Up to this point, \(A^{\prime} \text {and} \varphi^{\prime}\) are undetermined. Let’s choose a \(\chi\) such that:

\[\overline {\nabla} \cdot \overline {A} + \varepsilon _ {0} \mu _ {0} \dfrac {\partial \varphi} {\partial t} = 0 \label{6.99}\]

which is known as the Lorentz condition. Then from Equation \ref{6.93}:

\[- \nabla^{2} \overline {A} + \varepsilon _ {0} \mu _ {0} \dfrac {\partial^{2} \overline {A}} {\partial t^{2}} = \mu _ {0} \overline {J} \label{6.100}\]

The right hand side of this equation can be set to zero when no currents are present. From Equation \ref{6.96}, we have:

\[\varepsilon _ {0} \mu _ {0} \dfrac {\partial^{2} \varphi} {\partial t^{2}} - \nabla^{2} \varphi = \dfrac {\rho} {\varepsilon _ {0}} \label{6.101}\]

Equations \ref{6.100} and \ref{6.101} are wave equations for \(\overline {A}\) and \(\varphi\). Within the Lorentz gauge, we can still arbitrarily add another \(\chi\); it must only satisfy Equation \ref{6.99}. If we substitute Equations \ref{6.97} and \ref{6.98} into Equation \ref{6.101}, we see

\[\nabla^{2} \chi - \varepsilon _ {0} \mu _ {0} \dfrac {\partial^{2} \chi} {\partial t^{2}} = 0 \label{6.102}\]

So we can make further choices/constraints on \(\bar{A} \text {and} \varphi\) as long as it obeys Equation \ref{6.102}. We now choose \(\varphi=0\), the Coulomb gauge, and from Equation \ref{6.99} we see

\[\overline {\nabla} \cdot \overline {A} = 0 \label{6.103}\]

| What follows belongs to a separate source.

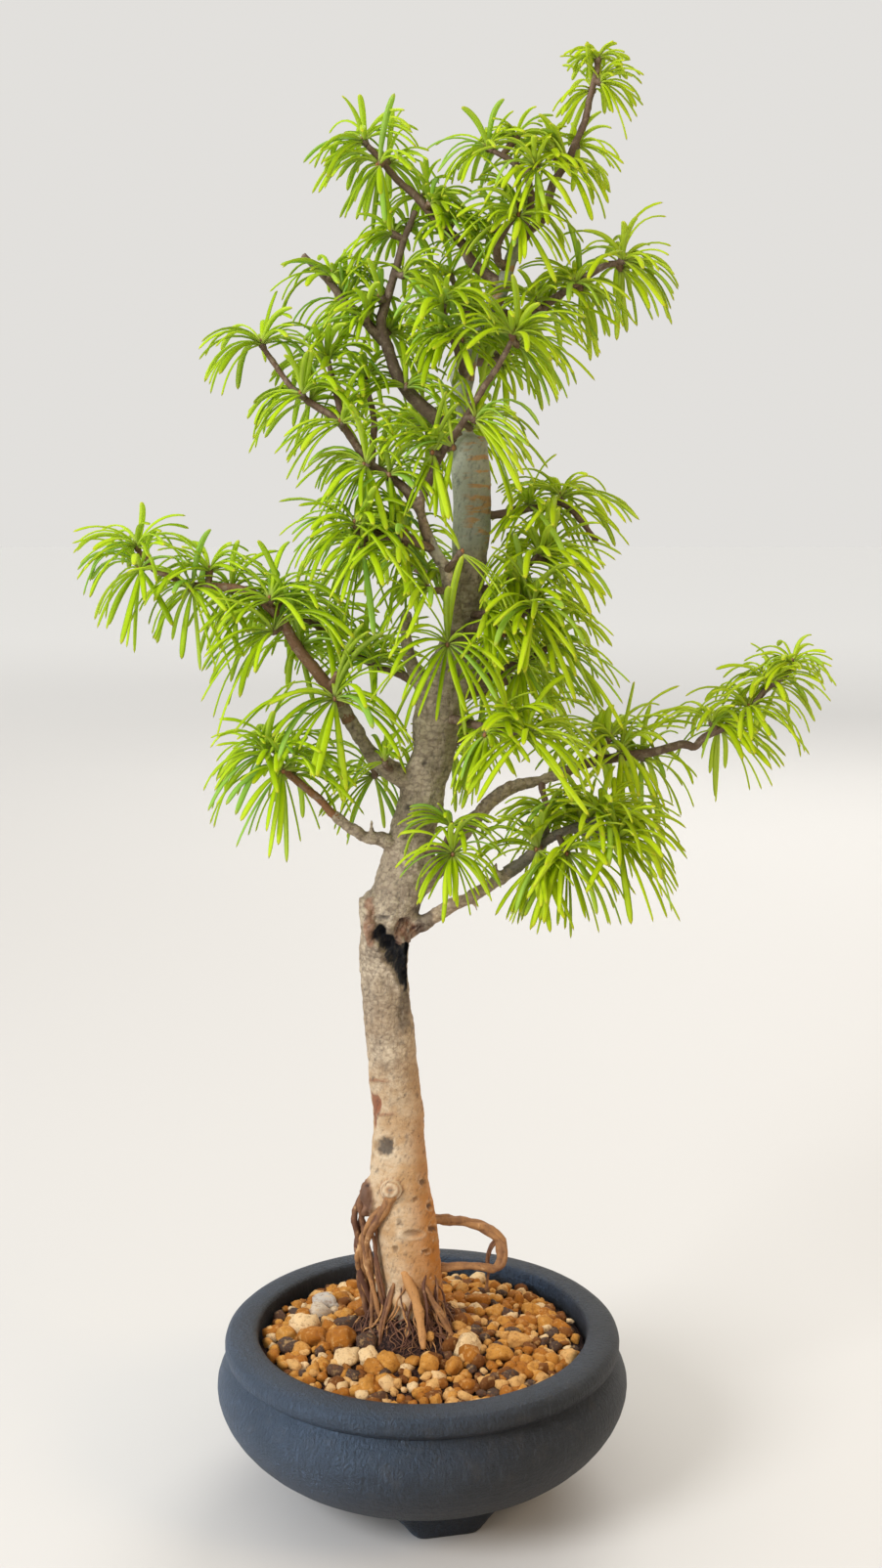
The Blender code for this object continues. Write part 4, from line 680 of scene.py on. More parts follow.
whorlLook = {
    "shoot": 2, "ringOut": 1.1, "ringDown": 1.2,  # mm
    "turn": 2.39996, "tries": 6, "nextTry": 0.7,  # radians from a needle to the next one, and to its next try
    "lean": (30, 66, 0.75),  # degrees at the shoot's tip, how many more at its foot, and how soon
    "sizes": (0.78, 1.06), "sizeByPlace": (0.80, 0.20), "widths": (0.88, 1.08),
    "flatten": 0.72, "starLift": 0.4, "steepest": 0.85,
    "clearOfWood": 0.6, "before": 1.5,  # mm
}


def needleSkin():
    material, wire, vary = newMaterial("needleSkin", Specular_IOR_Level=0.22)
    tone = mark(wire, "tone")
    reach = mark(wire, "reach")
    place = objectPlace(wire)
    mottle = wire.noise(place, 420, 3)
    shade = tone * 0.7 + wire.noise(place, 26, 2) * 0.9 - 0.28
    colour = wire.layered(needleLook["deep"], [
        (shade.between(0.0, 0.55), needleLook["fresh"]),
        (shade.between(0.50, 0.95) * 0.85, needleLook["lime"]),
        (tone.between(0.88, 0.93) * 0.7, needleLook["bluish"]),
        # painted warm light: needles grow golden towards the crown's right side
        (wire.axis(place, 0).between(*needleLook["warmLitAcross"]) * 0.35, needleLook["warmLitGold"]),
        (reach.between(0.20, 0.0) * 0.8, needleLook["pale"]),
        (reach.between(0.90, 1.0) * 0.5, needleLook["yellow"]),
        (mark(wire, "under") * 0.5, needleLook["pale"]),
        (mottle.between(0.42, 0.30) * 0.2, needleLook["deep"])])
    vary("Base Color", colour)
    vary("Roughness", mottle * 0.10 + 0.42)
    vary("Normal", wire.bump(mottle, 0.05, needleLook["bumpHeight"]))
    nodes = material.node_tree.nodes
    skin = Wire(wire.tree, nodes["Principled BSDF"].outputs[0])
    glow = wire.node("BsdfTranslucent", {}, {"Color": colour})
    both = wire.node("MixShader", {}, {0: needleLook["seeThrough"], 1: skin, 2: glow})
    wire.tree.links.new(both.socket, nodes["Material Output"].inputs["Surface"])
    return material


woodPoints = []  # points along all the wood with its radius, which needles keep clear of
seenPoints = []  # points of wood seen from the front: depth, half the gap and place on the plan


def limbLine(stations, step=2.0):
    points = [spot(*station[:3]) for station in stations]
    return smoothLine(points, [station[3] * millimetre for station in stations], step * millimetre)


def stemLines(stem):  # smooth lines of a stem's twigs, the first from inside the wood
    start, end = stem["radii"]
    lines = []
    for index, twig in enumerate(stem["twigs"]):
        points = [spot(*point) for point in twig]
        wide = start if index == 0 else (start + end) / 2
        radii = [(wide + (end - wide) * number / (len(points) - 1)) * millimetre
                 for number in range(len(points))]
        if index == 0:
            points.insert(0, spot(*stem["root"]))
            radii.insert(0, start * twigLook["foot"] * millimetre)
        radii = [radius * twigLook["slim"] for radius in radii]
        lines.append(smoothLine(points, radii, twigLook["step"] * millimetre))
    return lines


def nearestOn(lines, target):
    return min((place for line in lines for place, _ in line), key=lambda place: (place - target).length)


def planPlace(place):  # where a point is seen on the plan, the other way round from spot
    away = place - potAxis - eyePoint
    seen = eyePoint + away * (-eyePoint.y / away.y)
    return seen.x, seen.z


def treeOf(places):
    tree = KDTree(len(places))
    for index, place in enumerate(places):
        tree.insert(place, index)
    tree.balance()
    return tree


# Stretches of wood that needles leave clear from the front: the lowest and highest place on the plan
# and half the gap, in mm
seenWood = {
    "trunk": [(90, 262, 11.5), (262, 300, 6.5), (300, 322, 10), (322, 350, 7.5), (376, 404, 4.5),
              (410, 458, 7.5)],
    "front_riser": [(372, 430, 3.4)], "left_branch": [(318, 347, 4.0)], "right_branch": [(285, 316, 3.6)],
    "low_right_branch": [(258, 279, 4.0)], "stem_left_upright": [(466, 548, 3.8)],
    "stem_left_high": [(436, 488, 2.8)], "stem_riser_right": [(447, 495, 3.2)],
    "stem_low_left": [(296, 320, 3.4)], "stem_left_long": [(345, 388, 3.6)],
    "stem_low_right": [(275, 292, 3.8)], "stem_top_leader": [(568, 600, 3.0)],
    "stem_top_left": [(545, 572, 2.4)], "stem_right_long": [(326, 331, 3.0)],
}


def rememberWood(name, lines):
    for line in lines:
        woodPoints.extend(line)
    for low, high, gap in seenWood.get(name, []):
        for place, _ in lines[0]:
            x, z = planPlace(place)
            if low * millimetre < z < high * millimetre:
                seenPoints.append((place.y, gap * millimetre, Vector((x, z, 0))))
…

So the wave equation for our vector potential when the field is far currents (\(J= 0\)) is

\[- \overline {\nabla}^{2} \overline {A} + \varepsilon _ {0} \mu _ {0} \dfrac {\partial^{2} \overline {A}} {\partial t^{2}} = 0 \label{6.104}\]

The solutions to this equation are plane waves:

\[\overline {A} = \overline {A} _ {0} \sin ( \omega t - \overline {k} \cdot \overline {r} + \alpha ) \label{6.105}\]

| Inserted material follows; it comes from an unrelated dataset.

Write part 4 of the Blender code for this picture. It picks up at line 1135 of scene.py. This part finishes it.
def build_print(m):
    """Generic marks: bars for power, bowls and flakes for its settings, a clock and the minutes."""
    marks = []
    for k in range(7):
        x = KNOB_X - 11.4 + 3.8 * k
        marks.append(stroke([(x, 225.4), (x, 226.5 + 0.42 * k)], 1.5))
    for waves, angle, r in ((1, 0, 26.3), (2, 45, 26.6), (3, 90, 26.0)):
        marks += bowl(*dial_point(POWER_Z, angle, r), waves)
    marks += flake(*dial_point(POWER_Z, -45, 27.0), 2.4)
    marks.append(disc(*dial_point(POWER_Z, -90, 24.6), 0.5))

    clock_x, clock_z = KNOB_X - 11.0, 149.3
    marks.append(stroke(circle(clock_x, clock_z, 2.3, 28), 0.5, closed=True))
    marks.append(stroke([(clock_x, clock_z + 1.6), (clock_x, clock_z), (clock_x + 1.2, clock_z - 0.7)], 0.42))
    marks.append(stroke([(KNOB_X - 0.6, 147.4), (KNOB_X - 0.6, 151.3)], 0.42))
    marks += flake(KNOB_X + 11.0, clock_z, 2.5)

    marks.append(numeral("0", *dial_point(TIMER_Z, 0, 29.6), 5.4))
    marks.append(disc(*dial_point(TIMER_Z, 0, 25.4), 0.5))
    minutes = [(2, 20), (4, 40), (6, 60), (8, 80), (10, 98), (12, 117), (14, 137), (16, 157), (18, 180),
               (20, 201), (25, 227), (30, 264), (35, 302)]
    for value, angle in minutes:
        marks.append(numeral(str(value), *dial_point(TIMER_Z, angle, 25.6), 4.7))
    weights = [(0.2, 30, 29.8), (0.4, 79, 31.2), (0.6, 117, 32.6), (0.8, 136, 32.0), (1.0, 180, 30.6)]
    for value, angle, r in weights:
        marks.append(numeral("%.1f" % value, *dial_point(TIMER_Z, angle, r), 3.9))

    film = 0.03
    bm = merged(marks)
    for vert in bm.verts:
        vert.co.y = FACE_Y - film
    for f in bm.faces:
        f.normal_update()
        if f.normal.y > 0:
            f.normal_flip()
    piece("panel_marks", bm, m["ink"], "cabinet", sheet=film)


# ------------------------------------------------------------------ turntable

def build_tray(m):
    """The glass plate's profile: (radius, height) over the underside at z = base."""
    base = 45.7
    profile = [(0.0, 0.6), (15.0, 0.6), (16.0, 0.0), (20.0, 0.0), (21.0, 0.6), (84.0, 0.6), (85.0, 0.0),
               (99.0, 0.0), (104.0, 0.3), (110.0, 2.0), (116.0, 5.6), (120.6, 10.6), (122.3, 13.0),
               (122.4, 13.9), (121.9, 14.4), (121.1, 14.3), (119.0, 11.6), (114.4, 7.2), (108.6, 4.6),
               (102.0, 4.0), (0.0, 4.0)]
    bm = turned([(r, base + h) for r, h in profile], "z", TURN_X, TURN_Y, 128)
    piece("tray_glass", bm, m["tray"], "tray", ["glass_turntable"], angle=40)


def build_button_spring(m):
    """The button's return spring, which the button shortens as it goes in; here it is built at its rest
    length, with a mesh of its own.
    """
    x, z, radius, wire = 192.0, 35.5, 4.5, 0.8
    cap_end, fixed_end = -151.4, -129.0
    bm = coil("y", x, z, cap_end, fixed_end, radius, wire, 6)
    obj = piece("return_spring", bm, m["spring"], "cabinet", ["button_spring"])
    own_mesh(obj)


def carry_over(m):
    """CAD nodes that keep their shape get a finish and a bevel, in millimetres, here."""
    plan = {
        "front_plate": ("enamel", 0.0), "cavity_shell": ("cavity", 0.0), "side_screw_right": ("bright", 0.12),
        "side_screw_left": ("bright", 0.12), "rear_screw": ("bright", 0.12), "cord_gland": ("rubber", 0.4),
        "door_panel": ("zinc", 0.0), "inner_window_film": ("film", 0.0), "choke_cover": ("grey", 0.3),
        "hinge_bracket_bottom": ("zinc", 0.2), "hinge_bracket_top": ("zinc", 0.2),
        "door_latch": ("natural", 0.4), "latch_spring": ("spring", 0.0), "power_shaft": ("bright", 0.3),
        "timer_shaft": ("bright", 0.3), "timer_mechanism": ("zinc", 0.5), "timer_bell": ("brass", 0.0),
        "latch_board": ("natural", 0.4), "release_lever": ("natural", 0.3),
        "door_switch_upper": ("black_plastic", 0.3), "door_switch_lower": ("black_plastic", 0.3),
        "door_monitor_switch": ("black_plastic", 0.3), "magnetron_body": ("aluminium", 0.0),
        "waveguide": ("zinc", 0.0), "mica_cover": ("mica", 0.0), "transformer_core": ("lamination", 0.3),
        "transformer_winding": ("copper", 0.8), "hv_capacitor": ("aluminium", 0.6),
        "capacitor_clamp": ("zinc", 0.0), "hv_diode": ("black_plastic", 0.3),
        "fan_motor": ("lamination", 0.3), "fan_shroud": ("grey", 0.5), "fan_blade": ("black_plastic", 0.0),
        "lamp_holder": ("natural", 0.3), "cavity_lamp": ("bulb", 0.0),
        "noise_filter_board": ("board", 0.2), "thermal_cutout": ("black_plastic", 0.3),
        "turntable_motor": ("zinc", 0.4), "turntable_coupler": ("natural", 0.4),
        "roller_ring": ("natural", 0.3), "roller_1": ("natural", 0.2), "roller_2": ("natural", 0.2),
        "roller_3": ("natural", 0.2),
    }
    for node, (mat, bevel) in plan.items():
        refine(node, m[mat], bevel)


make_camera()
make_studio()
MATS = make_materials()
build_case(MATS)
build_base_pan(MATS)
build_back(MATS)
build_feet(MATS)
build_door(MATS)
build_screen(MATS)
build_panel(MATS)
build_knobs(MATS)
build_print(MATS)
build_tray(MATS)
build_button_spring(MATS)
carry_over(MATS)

where \(\alpha\) is a phase. \(k\) is the wave vector which points along the direction of propagation and has a magnitude

\[k^{2} = \omega^{2} \mu _ {0} \varepsilon _ {0} = \omega^{2} / c^{2} \label{6.106}\]

Since \(\overline {\nabla} \cdot \overline {A} = 0\) (Equation \ref{6.103}), then

\[- \overline {k} \cdot \overline {A} _ {0} \cos ( \omega t - \overline {k} \cdot \overline {r} + \alpha ) = 0\]

and

\[\overline {k} \cdot \overline {A} _ {0} = 0 \label{6.107}\]

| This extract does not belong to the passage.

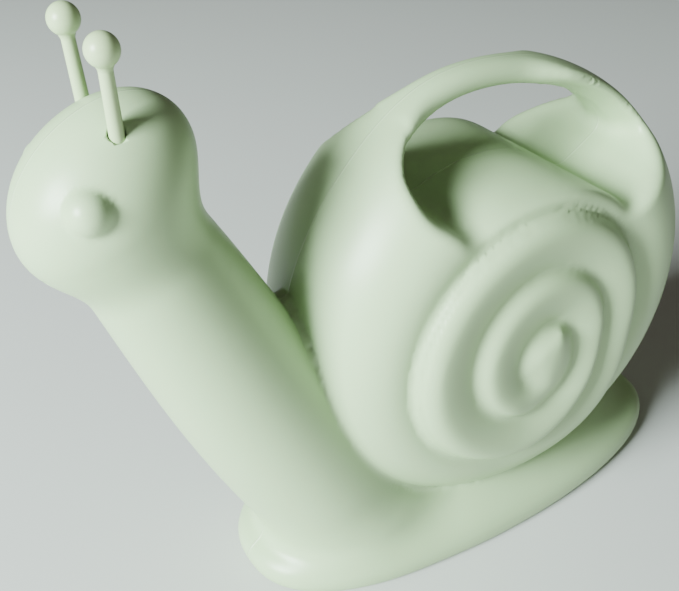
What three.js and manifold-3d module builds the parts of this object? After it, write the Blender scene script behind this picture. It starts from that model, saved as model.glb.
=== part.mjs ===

So the direction of the vector potential is perpendicular to the direction of wave propagation (\(\overline {k} \perp \overline {A _ {0}}\)). From Equations \ref{6.91} and \ref{6.92}, we see that for \(\varphi = 0\):

\[\begin{align} \overline {E} &= - \dfrac {\partial \overline {A}} {\partial t} \\[4pt] &= - \omega \overline {A} _ {0} \cos ( \omega t - \overline {k} \cdot \overline {r} + \alpha ) \label{6.108} \\[4pt] \overline {B} &= \overline {\nabla} \times \overline {A} \\[4pt] &= - \left( \overline {k} \times \overline {A} _ {0} \right) \cos ( \omega t - \overline {k} \cdot \overline {r} + \alpha ) \label{6.109} \end{align}\]

Here the electric field is parallel with the vector potential, and the magnetic field is perpendicular to the electric field and the direction of propagation (\(\overline {k} \perp \overline {E} \perp \overline {B}\)). The Poynting vector describing the direction of energy propagation is

\[\overline {S} = \varepsilon _ {0} c^{2} ( \overline {E} \times \overline {B} )\]

and its average value, the intensity, is

\[I = \langle S \rangle = \dfrac {1} {2} \varepsilon _ {0} c E _ {0}^{2}.\]